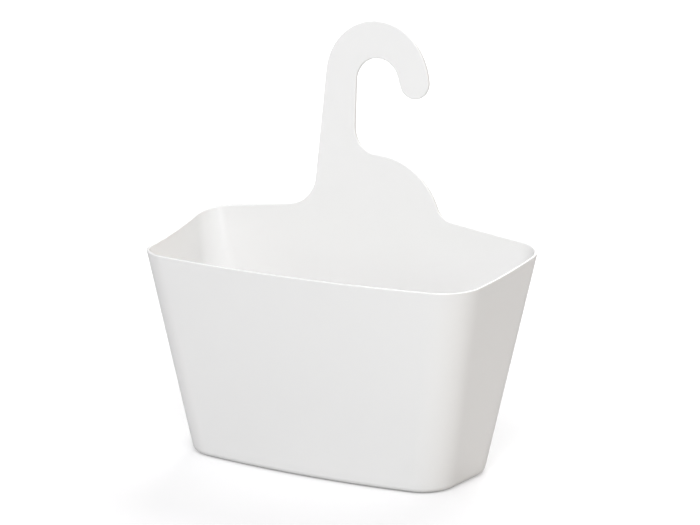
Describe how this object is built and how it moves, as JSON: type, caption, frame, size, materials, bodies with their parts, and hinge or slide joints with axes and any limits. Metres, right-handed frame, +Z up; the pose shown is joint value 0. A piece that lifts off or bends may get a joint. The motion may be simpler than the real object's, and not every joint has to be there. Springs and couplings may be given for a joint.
{
  "type": "shower caddy",
  "caption": "Tapered open plastic tub whose flat back wall rises into a one-sided hook, for hanging bath bottles from a shower rail or pipe.",
  "frame": {"origin": "on the plane the tub stands on, under the middle of the whole caddy's width and depth", "axes": "+Z up, +X to the right seen from the front, +Y towards the back wall and the hook, so the front faces -Y"},
  "size_m": [0.2796, 0.1324, 0.3123],
  "materials": {
    "white_plastic": "smooth satin-gloss white injection-moulded polypropylene"
  },
  "bodies": {
    "root": {"floor_tray": "white_plastic", "front_wall": "white_plastic", "right_wall": "white_plastic", "back_wall": "white_plastic", "left_wall": "white_plastic", "hook_neck": "white_plastic", "hook_stem": "white_plastic", "hook_crook": "white_plastic"}
  },
  "joints": []
}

**EXERCISE DETAILS:**
Give back all the data exactly as written.

**RESULT OF THE TASK:**
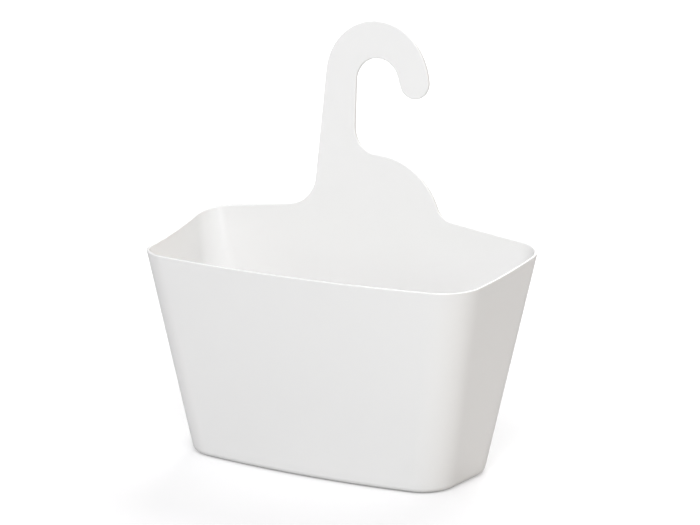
Describe how this object is built and how it moves, as JSON: type, caption, frame, size, materials, bodies with their parts, and hinge or slide joints with axes and any limits. Metres, right-handed frame, +Z up; the pose shown is joint value 0. A piece that lifts off or bends may get a joint. The motion may be simpler than the real object's, and not every joint has to be there. Springs and couplings may be given for a joint.
{
  "type": "shower caddy",
  "caption": "Tapered open plastic tub whose flat back wall rises into a one-sided hook, for hanging bath bottles from a shower rail or pipe.",
  "frame": {"origin": "on the plane the tub stands on, under the middle of the whole caddy's width and depth", "axes": "+Z up, +X to the right seen from the front, +Y towards the back wall and the hook, so the front faces -Y"},
  "size_m": [0.2796, 0.1324, 0.3123],
  "materials": {
    "white_plastic": "smooth satin-gloss white injection-moulded polypropylene"
  },
  "bodies": {
    "root": {"floor_tray": "white_plastic", "front_wall": "white_plastic", "right_wall": "white_plastic", "back_wall": "white_plastic", "left_wall": "white_plastic", "hook_neck": "white_plastic", "hook_stem": "white_plastic", "hook_crook": "white_plastic"}
  },
  "joints": []
}